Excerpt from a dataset
** START **
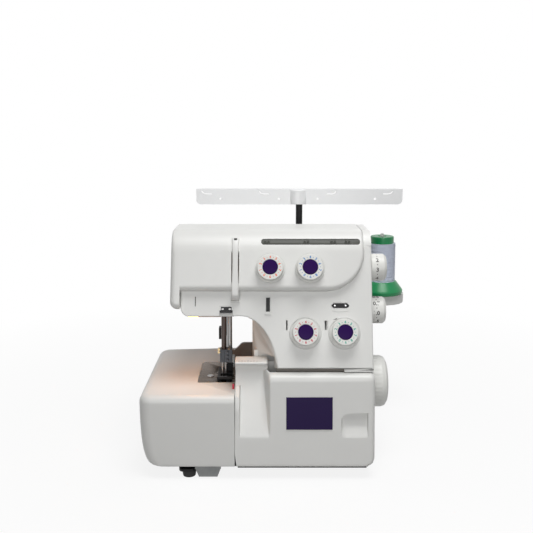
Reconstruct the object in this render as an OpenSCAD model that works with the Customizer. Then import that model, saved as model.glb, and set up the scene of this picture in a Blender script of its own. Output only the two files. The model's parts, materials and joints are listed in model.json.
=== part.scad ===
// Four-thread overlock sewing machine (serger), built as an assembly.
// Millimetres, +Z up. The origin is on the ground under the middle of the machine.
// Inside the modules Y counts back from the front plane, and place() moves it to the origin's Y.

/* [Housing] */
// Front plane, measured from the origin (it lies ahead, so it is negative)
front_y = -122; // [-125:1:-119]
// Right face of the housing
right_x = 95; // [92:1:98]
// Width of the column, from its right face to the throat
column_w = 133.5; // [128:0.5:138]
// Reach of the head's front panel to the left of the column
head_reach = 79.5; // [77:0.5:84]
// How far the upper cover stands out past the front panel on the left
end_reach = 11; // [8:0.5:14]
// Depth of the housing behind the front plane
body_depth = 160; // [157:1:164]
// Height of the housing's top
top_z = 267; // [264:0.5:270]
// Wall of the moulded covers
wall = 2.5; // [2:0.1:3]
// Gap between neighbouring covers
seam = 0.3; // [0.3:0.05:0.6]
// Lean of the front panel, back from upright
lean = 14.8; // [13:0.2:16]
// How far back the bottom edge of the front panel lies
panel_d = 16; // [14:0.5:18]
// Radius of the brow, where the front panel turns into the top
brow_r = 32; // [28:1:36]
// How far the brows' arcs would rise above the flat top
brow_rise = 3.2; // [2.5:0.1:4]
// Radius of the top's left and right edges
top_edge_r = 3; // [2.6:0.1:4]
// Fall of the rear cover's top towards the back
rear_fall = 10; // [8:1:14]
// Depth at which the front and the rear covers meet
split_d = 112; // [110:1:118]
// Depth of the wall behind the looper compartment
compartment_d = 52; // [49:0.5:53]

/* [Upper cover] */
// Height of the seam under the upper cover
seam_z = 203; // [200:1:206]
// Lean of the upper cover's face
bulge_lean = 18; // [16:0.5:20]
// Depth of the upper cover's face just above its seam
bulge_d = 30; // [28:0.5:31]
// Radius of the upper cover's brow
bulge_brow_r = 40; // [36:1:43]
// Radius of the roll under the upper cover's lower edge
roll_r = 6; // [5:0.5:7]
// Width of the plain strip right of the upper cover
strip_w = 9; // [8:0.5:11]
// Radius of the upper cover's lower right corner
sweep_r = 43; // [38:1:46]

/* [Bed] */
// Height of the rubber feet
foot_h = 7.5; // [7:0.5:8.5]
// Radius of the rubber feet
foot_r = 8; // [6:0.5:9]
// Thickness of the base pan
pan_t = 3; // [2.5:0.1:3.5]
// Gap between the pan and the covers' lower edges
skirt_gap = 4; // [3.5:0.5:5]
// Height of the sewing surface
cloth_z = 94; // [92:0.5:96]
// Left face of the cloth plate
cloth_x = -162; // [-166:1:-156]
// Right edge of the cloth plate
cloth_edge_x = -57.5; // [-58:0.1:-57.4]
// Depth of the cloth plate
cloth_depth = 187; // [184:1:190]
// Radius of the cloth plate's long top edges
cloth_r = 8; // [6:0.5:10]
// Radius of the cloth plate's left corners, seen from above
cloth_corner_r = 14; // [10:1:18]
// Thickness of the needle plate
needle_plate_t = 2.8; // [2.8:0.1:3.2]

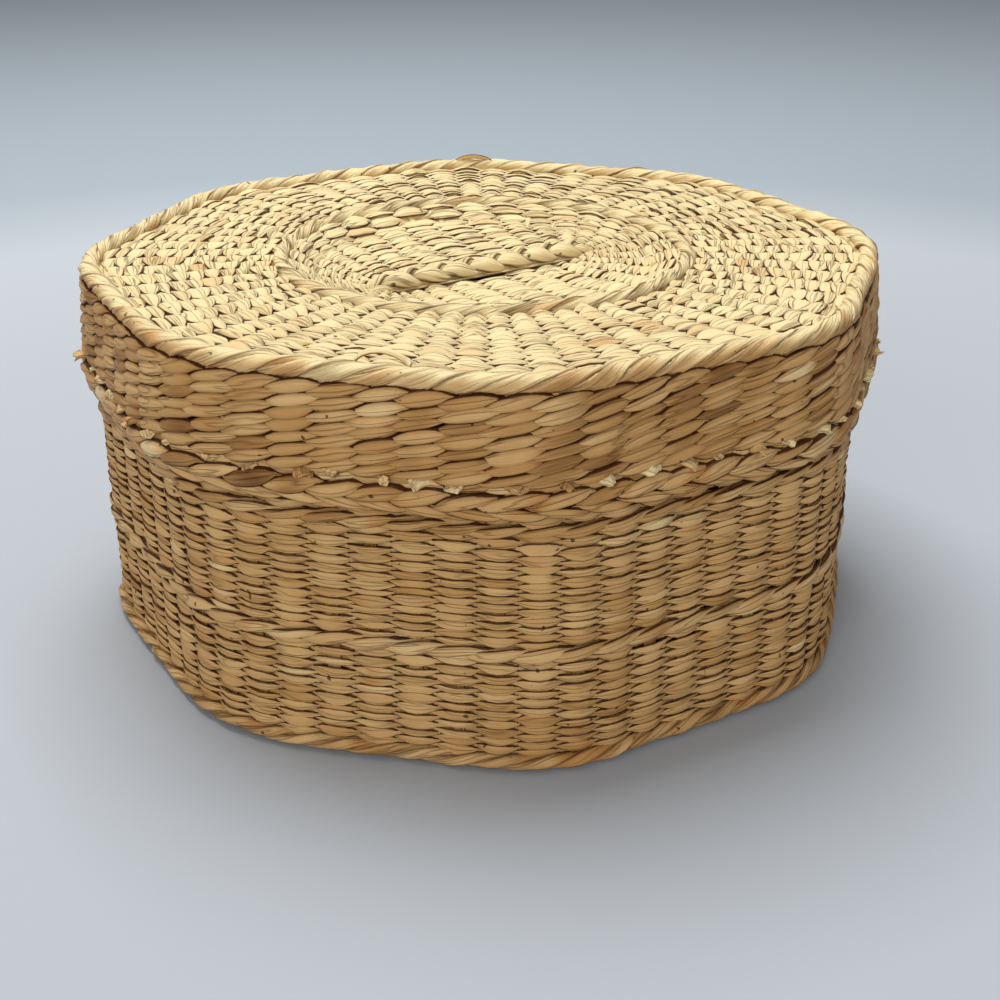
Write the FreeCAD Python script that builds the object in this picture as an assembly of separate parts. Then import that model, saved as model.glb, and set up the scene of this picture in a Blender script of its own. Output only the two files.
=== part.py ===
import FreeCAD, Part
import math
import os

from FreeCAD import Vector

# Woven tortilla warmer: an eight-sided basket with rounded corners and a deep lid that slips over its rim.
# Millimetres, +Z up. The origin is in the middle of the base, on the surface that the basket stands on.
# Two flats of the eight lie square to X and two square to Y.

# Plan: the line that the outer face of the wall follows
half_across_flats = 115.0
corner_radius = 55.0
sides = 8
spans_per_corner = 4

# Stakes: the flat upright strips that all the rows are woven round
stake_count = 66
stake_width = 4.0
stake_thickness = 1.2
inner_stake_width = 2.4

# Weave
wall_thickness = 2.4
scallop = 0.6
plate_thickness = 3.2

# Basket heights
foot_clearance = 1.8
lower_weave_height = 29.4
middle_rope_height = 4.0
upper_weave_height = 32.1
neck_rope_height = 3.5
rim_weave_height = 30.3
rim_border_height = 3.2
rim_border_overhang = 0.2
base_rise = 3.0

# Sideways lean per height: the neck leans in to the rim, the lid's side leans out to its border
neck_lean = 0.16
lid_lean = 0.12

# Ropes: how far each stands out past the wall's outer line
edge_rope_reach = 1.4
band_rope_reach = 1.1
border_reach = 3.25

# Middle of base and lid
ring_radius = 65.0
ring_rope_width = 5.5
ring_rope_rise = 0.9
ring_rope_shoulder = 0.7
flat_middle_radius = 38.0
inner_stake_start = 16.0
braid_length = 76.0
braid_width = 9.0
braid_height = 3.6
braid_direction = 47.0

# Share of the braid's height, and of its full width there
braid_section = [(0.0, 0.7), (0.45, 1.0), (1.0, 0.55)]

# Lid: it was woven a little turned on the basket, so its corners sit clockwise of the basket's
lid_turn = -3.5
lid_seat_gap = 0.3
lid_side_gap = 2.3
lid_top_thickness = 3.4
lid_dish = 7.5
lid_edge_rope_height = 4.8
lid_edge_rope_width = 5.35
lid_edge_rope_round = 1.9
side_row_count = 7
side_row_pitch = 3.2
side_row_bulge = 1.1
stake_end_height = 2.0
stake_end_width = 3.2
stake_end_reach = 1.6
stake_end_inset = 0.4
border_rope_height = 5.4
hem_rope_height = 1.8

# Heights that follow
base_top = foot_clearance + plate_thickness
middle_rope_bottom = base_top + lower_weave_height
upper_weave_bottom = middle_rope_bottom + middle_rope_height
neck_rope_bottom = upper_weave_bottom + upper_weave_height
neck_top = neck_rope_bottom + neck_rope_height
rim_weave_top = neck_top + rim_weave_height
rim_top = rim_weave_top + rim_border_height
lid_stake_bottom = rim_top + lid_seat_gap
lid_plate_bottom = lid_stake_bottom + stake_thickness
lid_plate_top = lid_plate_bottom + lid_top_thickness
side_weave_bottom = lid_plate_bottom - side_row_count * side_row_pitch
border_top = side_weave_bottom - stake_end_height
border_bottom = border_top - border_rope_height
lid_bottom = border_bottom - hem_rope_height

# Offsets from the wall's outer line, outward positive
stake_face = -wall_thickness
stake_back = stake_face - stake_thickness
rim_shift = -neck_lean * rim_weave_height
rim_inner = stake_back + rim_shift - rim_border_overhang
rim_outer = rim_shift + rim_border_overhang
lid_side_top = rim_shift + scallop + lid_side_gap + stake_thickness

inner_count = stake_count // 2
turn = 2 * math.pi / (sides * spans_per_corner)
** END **
#### [DIRECTIONS FOR THIS TASK]
Begin at the top of the records above and quote each line exactly, ending with the line that contains "the origin's Y.".

#### [SOLUTION]
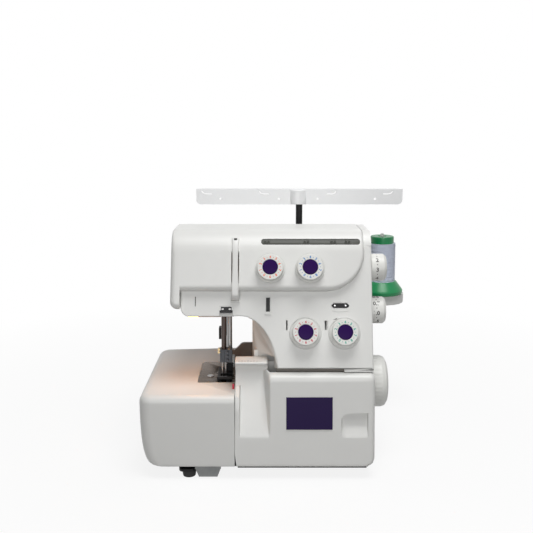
Reconstruct the object in this render as an OpenSCAD model that works with the Customizer. Then import that model, saved as model.glb, and set up the scene of this picture in a Blender script of its own. Output only the two files. The model's parts, materials and joints are listed in model.json.
=== part.scad ===
// Four-thread overlock sewing machine (serger), built as an assembly.
// Millimetres, +Z up. The origin is on the ground under the middle of the machine.
// Inside the modules Y counts back from the front plane, and place() moves it to the origin's Y.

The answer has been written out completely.